The idea to construct the stadium was born already in 2003, when the Mogale City Municipality first announced a plan to renovate the Bob van Reenen Stadium in Krugersdorp. During the past years, the Kaizer Chiefs F.C. had used no less than 9 stadiums in Johannesburg as their home venue, and they now wanted to settle down with a new permanent home venue. Thus, an agreement was reached with Mogale City Municipality, to cancel the initial renovation plan, and instead pursue the construction of a new big stadium on the site, to be used as the home venue of Kaizer Chiefs. As the team is nicknamed the Amakhosi, and because Kaizer Chiefs initially also offered to be one of the shareholders to fund the construction costs, the planned project was named Amakhosi Stadium. The property development company Lefika Emerging Equity (represented by CEO Bobby Motaung, who also works as the manager of Kaizer Chiefs), started in March 2006 to pay Mogale City Municipality for a 90-year-long leasing contract of the stadium ground. In August 2006, an official stadium construction plan was announced, with Kaizer Chiefs, Mogale City Municipality, and Lefika Emerging Equity, mentioned as joint shareholders. This first official construction plan, had scheduled the new stadiums completion date for December 2008, at a total cost of R695 million.

===First revision of the project===
From the start, the stadium had been planned at a cost of R680 million, with a capacity of 55,000 seats. In fall 2006 the project became upgraded to cost R1.2 billion (£105 million), due to demands from Kaizer Chiefs, for the stadium to comply with FIFA standards. The stakeholders behind the project, were also reported in March 2007 to negotiate with the Joburg World Cup organisers, about the award of a possible status as "official training venue for the 2010 FIFA World Cup", and in that regards also needed to update the project to comply with all FIFA standards. Due to the increased cost for the project, Lefika Emerging Equity however in the following years failed to fund the project, with the promised completion date first being announced to be December 2008, and then in 2008 getting postponed to an expected completion date in June 2010. The revised construction plan, also outlined two phases, with the stadium construction to be completed first. The rest of the sports complex, which was planned to include a: cricket field, rugby stadium, sports hotel, and a retail shopping centre — specializing in sports equipment, would only be developed at a later stage, several years after construction of the stadium. It was confirmed, that the Gauteng Provincial Government in no way was a financial partner of the project, but had signed a pledge to improve the road and rail access to-and-from the planned stadium -including the construction of a nearby parking lot for 3000 cars.

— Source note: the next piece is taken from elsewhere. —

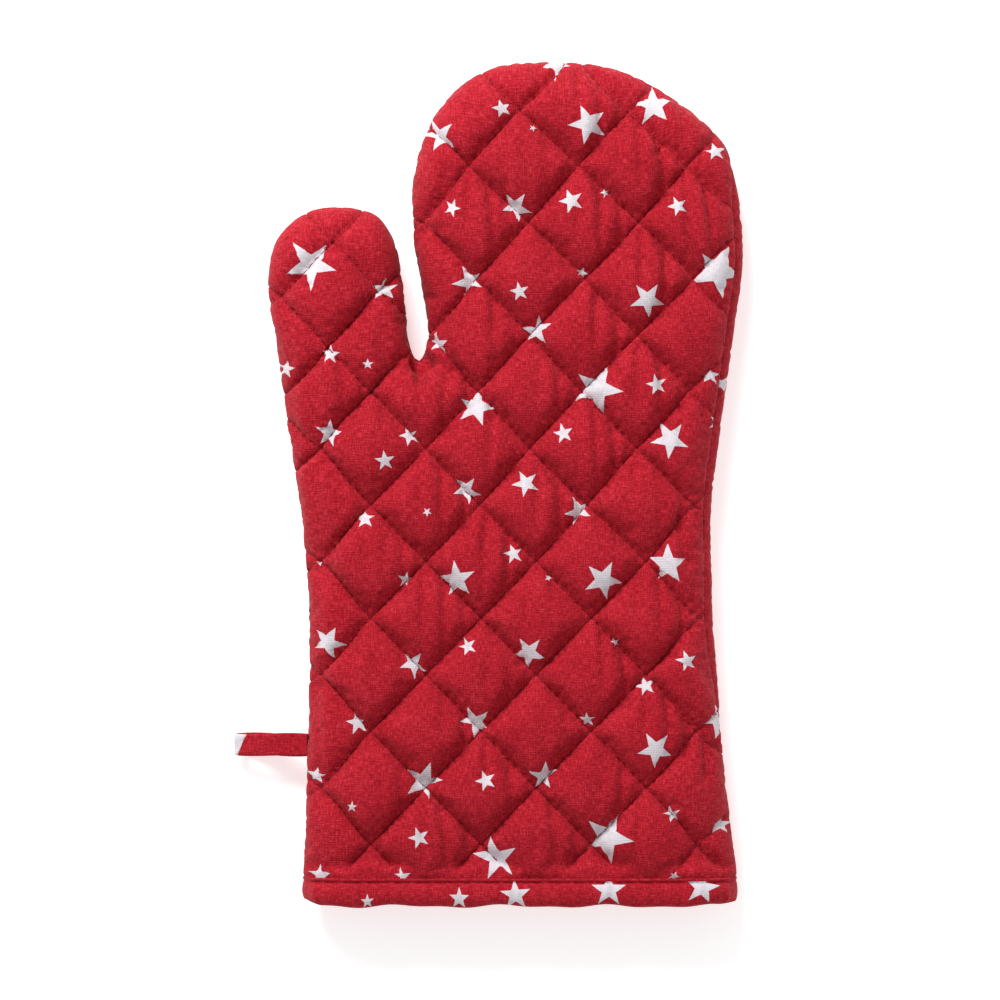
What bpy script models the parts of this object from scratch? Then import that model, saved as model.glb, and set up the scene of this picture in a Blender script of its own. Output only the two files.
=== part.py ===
"""Quilted oven mitt lying on its back, ready to slip a hand into.

Frame: +X runs across the cuff, +Y from the cuff to the fingertips, +Z up from the surface the mitt
lies on. Both panels are stacks of cloth, wadding and lining over one outline, so every sheet is a
height over the same net of points. Lengths are millimetres until a mesh is made.
"""
import math

import bmesh
import bpy
import numpy as np
from mathutils import Vector
from mathutils.geometry import delaunay_2d_cdt

MM = 0.001

# Outline of the two panels, from the cuff's right corner over the fingertips and the thumb.
OUTLINE = [
    (93.6, -148), (90, -116), (87, -82), (84.5, -45), (84.4, -7), (88, 23), (92.8, 57), (96.2, 88.5),
    (94, 111), (88.3, 129), (67, 147.4), (47.4, 156.5), (22.9, 159.2), (-0.6, 156.5), (-18, 143),
    (-28.2, 120), (-28.7, 90), (-24.4, 66), (-23.8, 54), (-27, 46.6), (-30.2, 54), (-32.7, 75),
    (-36.5, 92), (-43.7, 101.5), (-56, 104.3), (-69.4, 102), (-80.3, 92), (-84, 76), (-80.3, 47.6),
    (-75, 11), (-70, -28), (-68.5, -66), (-69.6, -110), (-70.5, -148),
]
OUTLINE_STEP = 10.0
RING_INSET = 6.0
RING_STEP = 13.0
RING_CLEAR = 3.5
FLAT_PATCH = 0.22
CUFF_ROW = -148.0
CUFF_END = -158.6
CUFF_SPANS = 11

# Heights
TOP = 28.0
SEAM_HEIGHT = 11.0
CROWN_FRONT = 28.0
CROWN_BACK = 14.0

# Sheets
CLOTH = 0.6
LINING = 0.5
SHEET_GAP = 0.35
WADDING_EDGE = 1.6
WADDING_LINE = 2.6
WADDING_FULL = 6.5
WADDING_CROWN = 14.0
MIDDLE_GAP = 0.3

# Quilting: stitched diamonds, and how deep the stitching pulls the cloth in
LATTICE_X = -3.2
LATTICE_Y = -94.1
PITCH_X = 41.6
PITCH_Y = 42.7
VALLEY = 2.6
VALLEY_WIDTH = 0.25
NOTCH_X = -27.5
NOTCH_Y = 46.0
NOTCH_LEAN = 0.12
FINGER_LEAN = -6.5
LEAN_RAMP = 110.0
HEEL_SHIFT = -3.6
HEEL_LEFT = -35.0
HEEL_WIDTH = 80.0
HEEL_LOW = -30.0
HEEL_HIGH = 95.0
HEEL_RAMP = 45.0
THUMB_LEAN = -0.3
LINE_END = -145.0
THREAD = 0.5
THREAD_LEVELS = {"rising": 0.5, "falling": 1.5}
THREAD_TRIM = 3.0
SHORTEST_THREAD = 34.0

# Cuff binding
BIND_TOP = -149.5
BIND_END = -160.0
BIND_CLOTH = 0.8
BIND_GAP = 0.35
STITCH_Y = -150.8
STITCH = 0.4
CUFF_LIFT = BIND_GAP + BIND_CLOTH + SHEET_GAP + STITCH
CUFF_RAMP = 30.0
CUFF_SPREAD = 2.2

# Hanging loop
LOOP_ROOT = (-71.1, -99.75)
LOOP_WIDTH = 8.7
LOOP_CLOTH = 1.2
LOOP_LENGTH = 27.2
LOOP_HALF = 3.7
LOOP_TIP = 5.0
LOOP_DROP = math.radians(17.0)

# Folds
FOLD_GAP = 1.0
FINGER_FOLD_Y = 80.0
THUMB_FOLD_V = -4.5
THUMB_START_V = -4.0


def smooth(value):
    value = min(1.0, max(0.0, value))
    return value * value * (3.0 - 2.0 * value)


def crown(value):
    value = min(1.0, max(0.0, value))
    return (1.0 - (1.0 - value) ** 2) ** 0.7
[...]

The stadium developers had set time lines for the Amakhosi stadium, to open its doors for the public in June 2010. Thus the city now impatiently awaits, the promised construction of Amakhosi Stadium to start.

===Second revision of the project===
The planned stadium was redesigned into a cheaper project, with a new price tag at R700 million, and the capacity being reduced from 55,000 to 35,000 seats. Kaiser Chief did a brief press statement in April 2010, where they clarified, that stadium developer Lefika Emerging Equity had asked Kaizer Chiefs, to approve a new redesign of the stadium, in order to make it more realistic to fund. The construction work had been postponed for several years, due to the stadium developer facing difficulties to raise the needed funding. It was also clarified, that Kaiser Chiefs now only were interested to be the future tenant of the stadium, with Lefika Emerging Equity being the stadiums sole official owner.

In August 2010, Kaiser Chiefs announced, that construction of Amakhosi Stadium was expected only to start in fall 2010, and to be finalised by August 2012. For the football seasons in 2010–12, the team instead now planned to use Rand Stadium as their home venue. By November 2010, the football club however abandoned to use Rand Stadium, due to poor transportational infrastructures and a low spectator attendance. The club at the same time declared, that they expected there would soon be an official announcement of a new timeline, for construction of the long time planned Amakhosi Stadium.